##### THE INPUT

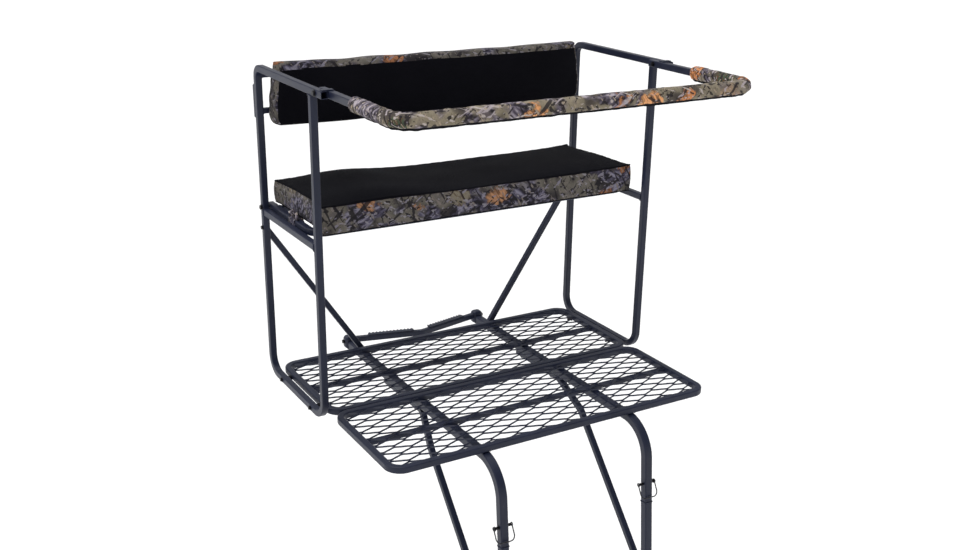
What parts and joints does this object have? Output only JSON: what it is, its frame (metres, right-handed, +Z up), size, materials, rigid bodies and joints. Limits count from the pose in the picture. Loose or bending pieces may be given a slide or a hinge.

##########
##### THE INPUT

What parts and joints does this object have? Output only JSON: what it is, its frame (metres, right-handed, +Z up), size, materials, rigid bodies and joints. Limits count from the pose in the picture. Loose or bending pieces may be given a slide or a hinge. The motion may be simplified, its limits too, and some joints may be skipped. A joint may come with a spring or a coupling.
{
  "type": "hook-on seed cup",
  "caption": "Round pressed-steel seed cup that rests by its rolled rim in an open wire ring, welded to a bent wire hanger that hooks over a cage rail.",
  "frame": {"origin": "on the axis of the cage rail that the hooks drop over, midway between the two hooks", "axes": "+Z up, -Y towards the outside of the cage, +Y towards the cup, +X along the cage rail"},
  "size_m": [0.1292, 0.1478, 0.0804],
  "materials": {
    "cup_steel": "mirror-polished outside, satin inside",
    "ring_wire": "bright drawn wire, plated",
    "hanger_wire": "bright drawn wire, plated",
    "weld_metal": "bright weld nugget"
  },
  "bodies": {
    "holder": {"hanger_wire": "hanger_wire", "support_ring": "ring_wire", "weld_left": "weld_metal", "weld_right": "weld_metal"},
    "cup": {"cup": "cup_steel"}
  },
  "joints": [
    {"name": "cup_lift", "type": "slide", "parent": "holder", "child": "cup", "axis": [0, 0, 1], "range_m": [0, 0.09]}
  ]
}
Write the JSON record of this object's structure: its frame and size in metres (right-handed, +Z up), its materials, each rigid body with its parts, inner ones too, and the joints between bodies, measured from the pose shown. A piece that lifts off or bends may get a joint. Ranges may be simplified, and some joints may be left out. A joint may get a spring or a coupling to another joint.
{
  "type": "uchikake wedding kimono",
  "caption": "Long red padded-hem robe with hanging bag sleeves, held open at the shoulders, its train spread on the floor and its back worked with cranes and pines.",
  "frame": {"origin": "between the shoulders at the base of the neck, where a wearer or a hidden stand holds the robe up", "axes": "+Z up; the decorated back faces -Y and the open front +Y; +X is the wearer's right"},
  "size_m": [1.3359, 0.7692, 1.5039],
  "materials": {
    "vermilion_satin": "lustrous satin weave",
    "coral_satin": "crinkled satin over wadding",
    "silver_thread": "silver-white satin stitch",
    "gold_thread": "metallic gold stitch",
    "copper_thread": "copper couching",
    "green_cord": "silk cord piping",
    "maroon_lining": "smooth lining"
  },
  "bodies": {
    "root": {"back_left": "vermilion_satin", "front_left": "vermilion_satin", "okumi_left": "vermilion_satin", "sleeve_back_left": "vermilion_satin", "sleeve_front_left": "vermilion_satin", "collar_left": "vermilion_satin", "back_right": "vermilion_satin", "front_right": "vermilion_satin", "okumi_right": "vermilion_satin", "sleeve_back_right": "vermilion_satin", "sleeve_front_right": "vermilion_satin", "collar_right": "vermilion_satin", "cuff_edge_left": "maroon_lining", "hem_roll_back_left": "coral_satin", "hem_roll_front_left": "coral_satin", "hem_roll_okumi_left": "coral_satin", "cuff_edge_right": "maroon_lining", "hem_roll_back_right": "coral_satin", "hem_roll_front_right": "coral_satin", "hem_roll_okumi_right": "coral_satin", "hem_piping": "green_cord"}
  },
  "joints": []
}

##########
##### THE INPUT

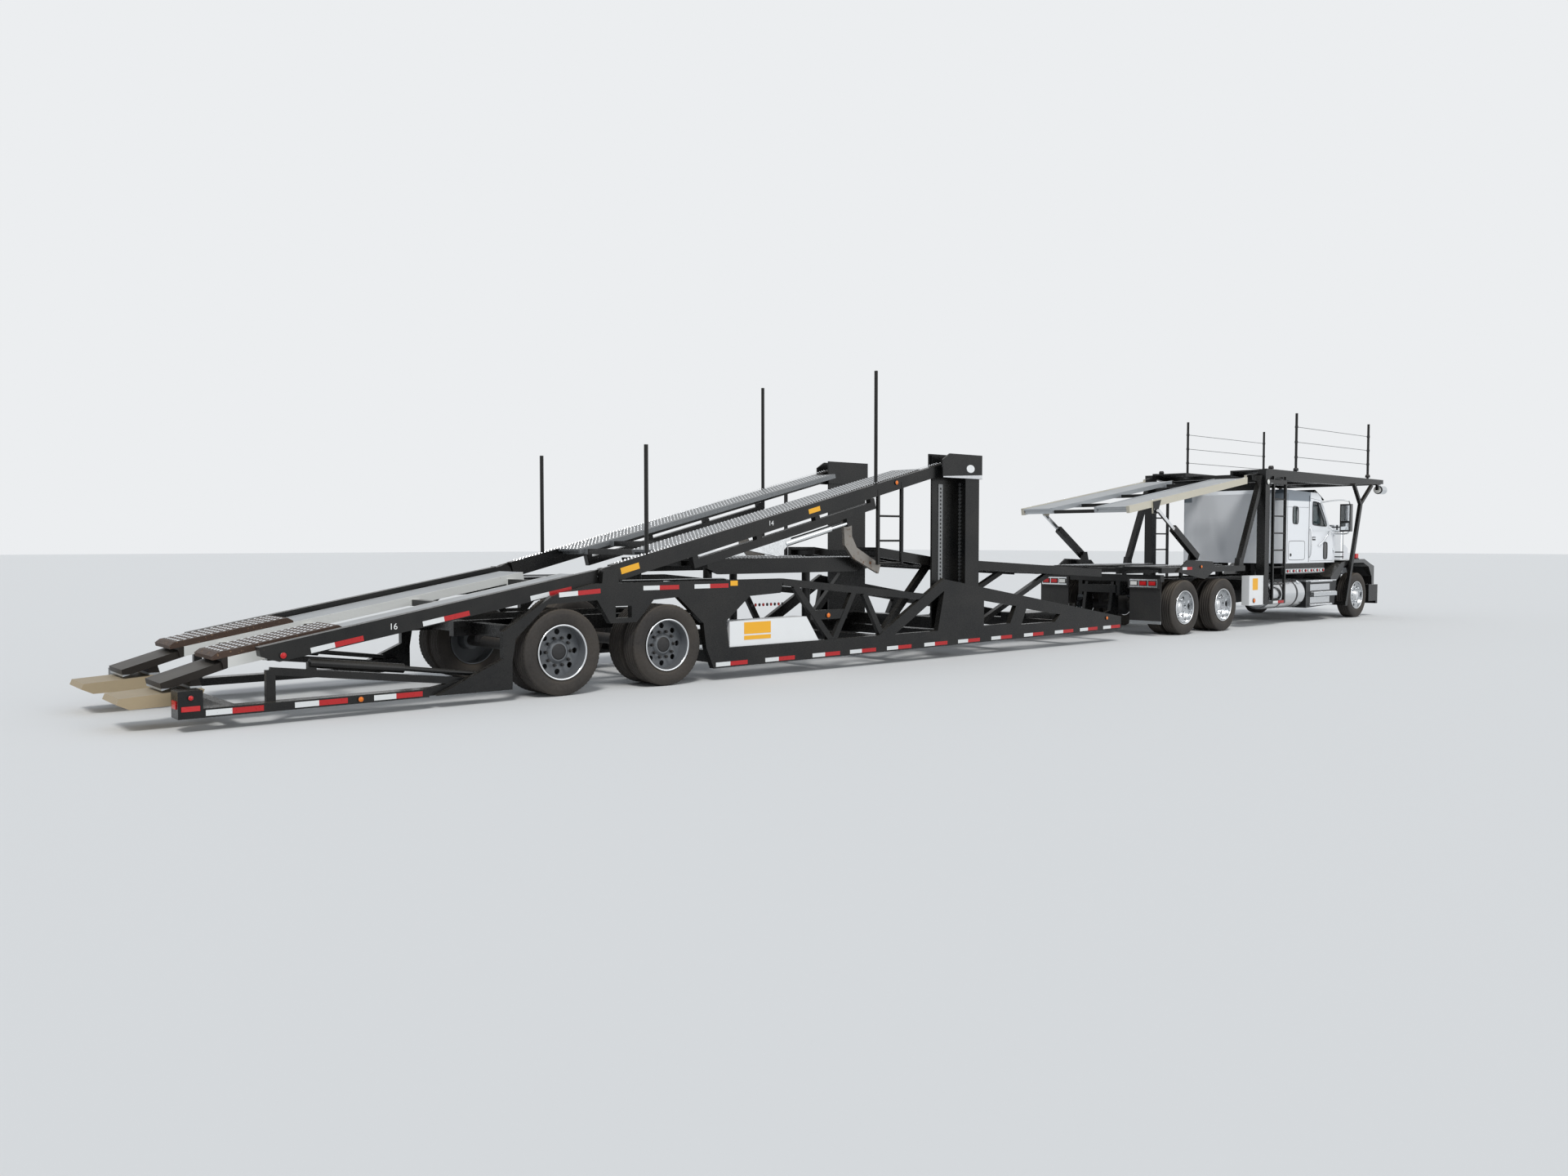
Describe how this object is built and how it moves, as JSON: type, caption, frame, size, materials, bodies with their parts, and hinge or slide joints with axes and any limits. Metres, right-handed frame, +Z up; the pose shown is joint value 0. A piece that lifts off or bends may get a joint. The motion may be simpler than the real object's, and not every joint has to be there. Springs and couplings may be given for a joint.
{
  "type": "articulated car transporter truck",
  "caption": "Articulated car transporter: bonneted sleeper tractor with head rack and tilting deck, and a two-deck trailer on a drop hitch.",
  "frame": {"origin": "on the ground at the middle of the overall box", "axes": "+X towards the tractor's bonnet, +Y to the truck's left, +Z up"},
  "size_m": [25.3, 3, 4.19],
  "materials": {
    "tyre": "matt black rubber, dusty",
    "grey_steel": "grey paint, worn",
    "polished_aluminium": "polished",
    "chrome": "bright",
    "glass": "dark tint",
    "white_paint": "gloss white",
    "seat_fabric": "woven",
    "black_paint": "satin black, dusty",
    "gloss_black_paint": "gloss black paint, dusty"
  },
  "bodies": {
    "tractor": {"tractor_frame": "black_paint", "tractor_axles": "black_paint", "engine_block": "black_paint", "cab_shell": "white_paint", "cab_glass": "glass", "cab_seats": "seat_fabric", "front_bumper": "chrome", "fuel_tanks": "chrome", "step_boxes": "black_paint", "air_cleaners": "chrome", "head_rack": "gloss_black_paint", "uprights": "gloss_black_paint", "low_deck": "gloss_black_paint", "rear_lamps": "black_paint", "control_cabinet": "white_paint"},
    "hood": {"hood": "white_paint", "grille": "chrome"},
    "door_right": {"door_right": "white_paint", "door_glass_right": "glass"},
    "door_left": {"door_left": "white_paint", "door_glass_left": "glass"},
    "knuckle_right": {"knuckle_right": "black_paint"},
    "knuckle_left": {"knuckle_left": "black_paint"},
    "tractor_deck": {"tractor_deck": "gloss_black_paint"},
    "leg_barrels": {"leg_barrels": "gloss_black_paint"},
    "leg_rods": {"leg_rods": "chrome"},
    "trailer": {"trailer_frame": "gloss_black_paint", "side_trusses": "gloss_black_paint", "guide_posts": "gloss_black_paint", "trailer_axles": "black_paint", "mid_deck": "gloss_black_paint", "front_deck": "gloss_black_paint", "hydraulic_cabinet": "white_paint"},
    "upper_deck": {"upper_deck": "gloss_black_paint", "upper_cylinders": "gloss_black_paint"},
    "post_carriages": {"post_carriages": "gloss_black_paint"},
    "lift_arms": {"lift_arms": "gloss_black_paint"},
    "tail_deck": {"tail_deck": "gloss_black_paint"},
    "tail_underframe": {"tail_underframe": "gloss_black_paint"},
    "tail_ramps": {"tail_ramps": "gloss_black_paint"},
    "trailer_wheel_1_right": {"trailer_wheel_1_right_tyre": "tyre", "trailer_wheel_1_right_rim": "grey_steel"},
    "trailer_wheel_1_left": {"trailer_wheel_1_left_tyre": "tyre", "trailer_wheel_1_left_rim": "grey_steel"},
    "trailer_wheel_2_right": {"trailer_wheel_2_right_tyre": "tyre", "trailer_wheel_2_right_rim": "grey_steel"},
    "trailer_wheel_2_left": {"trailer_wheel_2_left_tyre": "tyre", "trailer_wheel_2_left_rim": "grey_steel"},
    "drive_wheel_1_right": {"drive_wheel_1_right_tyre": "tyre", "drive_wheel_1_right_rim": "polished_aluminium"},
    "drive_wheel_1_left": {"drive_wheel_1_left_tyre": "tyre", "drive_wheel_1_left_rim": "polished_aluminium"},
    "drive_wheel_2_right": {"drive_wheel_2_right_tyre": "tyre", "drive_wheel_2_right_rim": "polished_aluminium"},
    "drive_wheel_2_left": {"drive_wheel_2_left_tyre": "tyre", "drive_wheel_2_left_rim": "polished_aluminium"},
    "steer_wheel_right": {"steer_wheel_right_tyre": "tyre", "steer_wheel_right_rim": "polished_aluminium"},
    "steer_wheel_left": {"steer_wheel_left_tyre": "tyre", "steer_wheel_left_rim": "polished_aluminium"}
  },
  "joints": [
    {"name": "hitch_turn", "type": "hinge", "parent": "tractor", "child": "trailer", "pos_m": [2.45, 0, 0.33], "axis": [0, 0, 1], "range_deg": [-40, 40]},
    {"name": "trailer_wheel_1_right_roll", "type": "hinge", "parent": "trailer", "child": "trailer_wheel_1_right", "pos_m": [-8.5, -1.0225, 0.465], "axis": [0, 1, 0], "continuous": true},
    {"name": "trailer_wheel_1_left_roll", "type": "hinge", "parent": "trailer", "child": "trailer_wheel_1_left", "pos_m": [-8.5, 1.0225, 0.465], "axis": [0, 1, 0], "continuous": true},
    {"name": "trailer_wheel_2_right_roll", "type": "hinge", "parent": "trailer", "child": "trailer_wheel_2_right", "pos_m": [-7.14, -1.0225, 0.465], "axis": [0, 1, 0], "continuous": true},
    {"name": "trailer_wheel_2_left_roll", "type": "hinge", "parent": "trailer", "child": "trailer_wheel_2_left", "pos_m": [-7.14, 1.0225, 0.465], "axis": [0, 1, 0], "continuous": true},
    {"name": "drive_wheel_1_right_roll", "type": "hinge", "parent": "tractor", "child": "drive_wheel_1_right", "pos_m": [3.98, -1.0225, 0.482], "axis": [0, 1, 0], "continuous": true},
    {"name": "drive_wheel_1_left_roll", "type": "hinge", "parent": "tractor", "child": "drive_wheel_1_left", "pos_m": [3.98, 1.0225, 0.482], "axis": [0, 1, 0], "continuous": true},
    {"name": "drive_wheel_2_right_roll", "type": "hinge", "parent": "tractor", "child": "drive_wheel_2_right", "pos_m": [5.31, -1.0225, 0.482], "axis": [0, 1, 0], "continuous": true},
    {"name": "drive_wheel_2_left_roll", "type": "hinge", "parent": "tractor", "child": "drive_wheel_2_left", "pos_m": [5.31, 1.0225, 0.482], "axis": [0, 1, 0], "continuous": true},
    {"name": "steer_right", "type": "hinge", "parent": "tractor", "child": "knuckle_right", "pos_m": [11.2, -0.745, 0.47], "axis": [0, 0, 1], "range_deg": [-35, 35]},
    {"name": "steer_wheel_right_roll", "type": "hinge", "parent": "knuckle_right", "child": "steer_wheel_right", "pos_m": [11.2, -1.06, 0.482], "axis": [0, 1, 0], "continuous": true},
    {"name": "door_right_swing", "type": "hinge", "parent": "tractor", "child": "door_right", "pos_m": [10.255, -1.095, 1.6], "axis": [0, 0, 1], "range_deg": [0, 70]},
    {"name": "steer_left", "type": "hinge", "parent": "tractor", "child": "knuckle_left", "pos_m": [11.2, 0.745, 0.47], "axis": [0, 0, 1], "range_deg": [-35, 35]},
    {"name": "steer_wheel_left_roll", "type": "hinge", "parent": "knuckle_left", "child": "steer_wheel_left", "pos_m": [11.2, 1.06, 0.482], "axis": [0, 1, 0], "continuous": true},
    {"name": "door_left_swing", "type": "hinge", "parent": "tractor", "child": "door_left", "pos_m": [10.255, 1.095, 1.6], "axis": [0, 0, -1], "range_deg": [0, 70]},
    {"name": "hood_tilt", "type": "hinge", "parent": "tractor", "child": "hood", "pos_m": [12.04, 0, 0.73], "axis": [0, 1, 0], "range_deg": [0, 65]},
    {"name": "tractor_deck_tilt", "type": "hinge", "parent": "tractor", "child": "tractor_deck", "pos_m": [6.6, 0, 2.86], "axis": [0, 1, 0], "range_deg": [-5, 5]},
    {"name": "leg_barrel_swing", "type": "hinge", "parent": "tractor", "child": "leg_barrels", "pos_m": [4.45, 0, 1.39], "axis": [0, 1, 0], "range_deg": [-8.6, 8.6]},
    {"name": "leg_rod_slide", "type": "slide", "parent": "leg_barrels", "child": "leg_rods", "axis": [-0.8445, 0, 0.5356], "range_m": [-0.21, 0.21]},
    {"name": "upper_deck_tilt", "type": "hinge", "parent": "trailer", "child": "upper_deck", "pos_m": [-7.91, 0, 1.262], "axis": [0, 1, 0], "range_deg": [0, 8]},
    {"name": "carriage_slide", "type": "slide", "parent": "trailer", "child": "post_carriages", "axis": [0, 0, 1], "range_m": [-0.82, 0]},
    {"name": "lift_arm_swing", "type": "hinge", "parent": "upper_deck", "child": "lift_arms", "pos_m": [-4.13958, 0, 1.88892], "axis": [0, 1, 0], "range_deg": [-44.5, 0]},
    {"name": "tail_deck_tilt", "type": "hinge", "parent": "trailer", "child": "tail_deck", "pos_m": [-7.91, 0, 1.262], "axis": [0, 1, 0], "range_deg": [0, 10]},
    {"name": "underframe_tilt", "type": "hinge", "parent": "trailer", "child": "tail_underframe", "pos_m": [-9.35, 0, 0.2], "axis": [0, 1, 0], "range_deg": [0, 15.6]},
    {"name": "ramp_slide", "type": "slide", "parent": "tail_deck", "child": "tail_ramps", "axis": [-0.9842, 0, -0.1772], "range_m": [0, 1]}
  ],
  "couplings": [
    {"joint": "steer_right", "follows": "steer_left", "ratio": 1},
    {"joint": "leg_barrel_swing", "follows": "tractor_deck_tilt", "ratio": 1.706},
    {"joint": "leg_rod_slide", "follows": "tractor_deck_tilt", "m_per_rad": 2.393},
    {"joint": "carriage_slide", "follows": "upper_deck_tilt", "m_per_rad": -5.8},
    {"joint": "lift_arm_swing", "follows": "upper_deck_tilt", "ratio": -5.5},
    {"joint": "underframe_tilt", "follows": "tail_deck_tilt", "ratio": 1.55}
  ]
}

##########

Work out the count of lines containing the word "bends", then write only that count.

2